---- Given records

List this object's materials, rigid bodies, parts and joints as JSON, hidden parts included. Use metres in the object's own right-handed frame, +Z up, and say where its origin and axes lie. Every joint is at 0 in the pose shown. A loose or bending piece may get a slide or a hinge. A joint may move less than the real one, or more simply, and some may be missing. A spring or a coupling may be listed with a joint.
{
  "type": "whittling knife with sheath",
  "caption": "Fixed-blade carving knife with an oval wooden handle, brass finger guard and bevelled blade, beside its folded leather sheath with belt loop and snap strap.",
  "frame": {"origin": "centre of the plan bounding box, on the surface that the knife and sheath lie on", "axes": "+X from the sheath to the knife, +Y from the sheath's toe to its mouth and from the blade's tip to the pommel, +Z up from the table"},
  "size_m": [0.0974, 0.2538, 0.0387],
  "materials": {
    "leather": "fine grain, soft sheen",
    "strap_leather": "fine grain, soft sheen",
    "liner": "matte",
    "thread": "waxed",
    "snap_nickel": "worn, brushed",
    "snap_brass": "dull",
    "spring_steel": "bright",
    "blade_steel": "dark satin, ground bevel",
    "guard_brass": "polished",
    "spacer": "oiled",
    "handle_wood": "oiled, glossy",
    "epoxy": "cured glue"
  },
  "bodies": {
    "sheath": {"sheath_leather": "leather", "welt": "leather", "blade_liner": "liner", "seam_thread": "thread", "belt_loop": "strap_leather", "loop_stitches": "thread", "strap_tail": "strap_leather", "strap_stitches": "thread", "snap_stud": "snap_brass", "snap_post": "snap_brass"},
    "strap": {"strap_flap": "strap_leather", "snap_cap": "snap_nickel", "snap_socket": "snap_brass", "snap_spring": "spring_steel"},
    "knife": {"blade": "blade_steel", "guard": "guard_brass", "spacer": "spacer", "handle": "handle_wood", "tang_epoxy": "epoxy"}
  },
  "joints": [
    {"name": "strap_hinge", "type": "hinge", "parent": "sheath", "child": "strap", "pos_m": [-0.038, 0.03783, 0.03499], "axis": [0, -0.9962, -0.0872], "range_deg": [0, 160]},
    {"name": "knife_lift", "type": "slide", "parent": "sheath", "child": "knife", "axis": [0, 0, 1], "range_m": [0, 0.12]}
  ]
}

--------
---- Given records

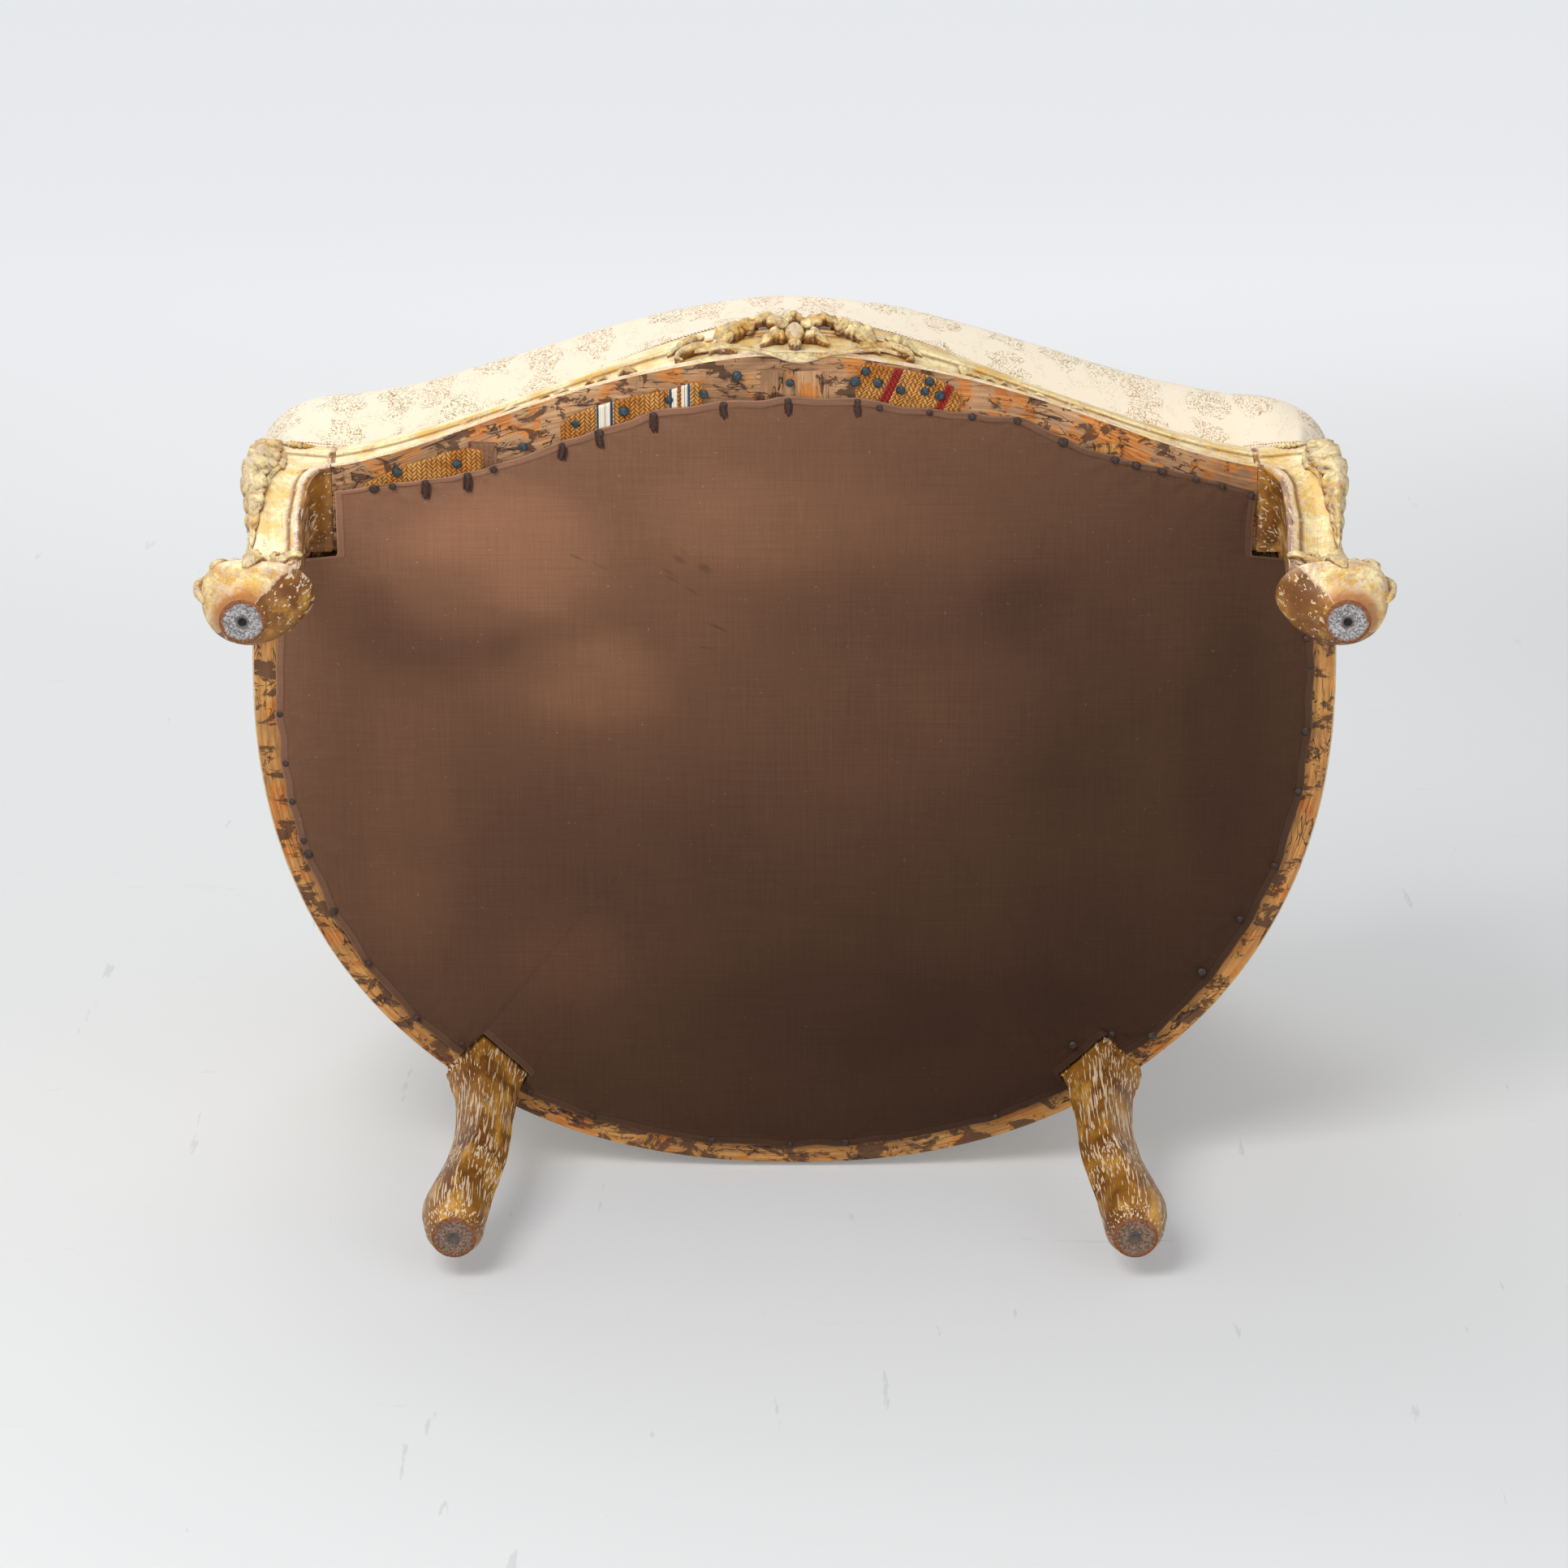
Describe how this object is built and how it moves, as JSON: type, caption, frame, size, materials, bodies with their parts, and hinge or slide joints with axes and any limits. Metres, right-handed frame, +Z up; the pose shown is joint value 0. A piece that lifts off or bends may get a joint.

--------
---- Given records

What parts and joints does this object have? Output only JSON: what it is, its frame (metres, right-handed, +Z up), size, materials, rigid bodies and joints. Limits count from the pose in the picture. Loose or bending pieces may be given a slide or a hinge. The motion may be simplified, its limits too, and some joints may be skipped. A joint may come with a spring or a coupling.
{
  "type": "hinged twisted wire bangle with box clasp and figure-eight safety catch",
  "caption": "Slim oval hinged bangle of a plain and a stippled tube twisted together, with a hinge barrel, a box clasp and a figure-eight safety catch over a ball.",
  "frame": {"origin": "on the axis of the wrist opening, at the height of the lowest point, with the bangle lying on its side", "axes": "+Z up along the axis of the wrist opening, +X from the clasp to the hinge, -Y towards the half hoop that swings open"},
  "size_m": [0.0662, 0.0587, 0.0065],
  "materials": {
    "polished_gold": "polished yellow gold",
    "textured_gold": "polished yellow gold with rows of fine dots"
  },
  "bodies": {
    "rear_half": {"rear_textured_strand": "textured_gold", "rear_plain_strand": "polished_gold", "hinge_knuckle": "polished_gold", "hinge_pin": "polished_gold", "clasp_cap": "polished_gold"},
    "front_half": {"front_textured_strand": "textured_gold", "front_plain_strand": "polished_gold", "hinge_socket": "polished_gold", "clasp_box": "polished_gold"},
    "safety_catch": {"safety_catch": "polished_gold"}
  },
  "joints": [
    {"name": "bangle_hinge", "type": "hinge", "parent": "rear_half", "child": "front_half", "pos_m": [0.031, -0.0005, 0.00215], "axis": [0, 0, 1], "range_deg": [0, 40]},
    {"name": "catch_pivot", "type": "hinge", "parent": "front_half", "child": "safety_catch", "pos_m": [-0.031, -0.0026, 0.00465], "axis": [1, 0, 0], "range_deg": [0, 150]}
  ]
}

--------

§ **Your task**:
Gather from the records above every line containing the string "bending".

§ **Solution for this problem**:
List this object's materials, rigid bodies, parts and joints as JSON, hidden parts included. Use metres in the object's own right-handed frame, +Z up, and say where its origin and axes lie. Every joint is at 0 in the pose shown. A loose or bending piece may get a slide or a hinge. A joint may move less than the real one, or more simply, and some may be missing. A spring or a coupling may be listed with a joint.
What parts and joints does this object have? Output only JSON: what it is, its frame (metres, right-handed, +Z up), size, materials, rigid bodies and joints. Limits count from the pose in the picture. Loose or bending pieces may be given a slide or a hinge. The motion may be simplified, its limits too, and some joints may be skipped. A joint may come with a spring or a coupling.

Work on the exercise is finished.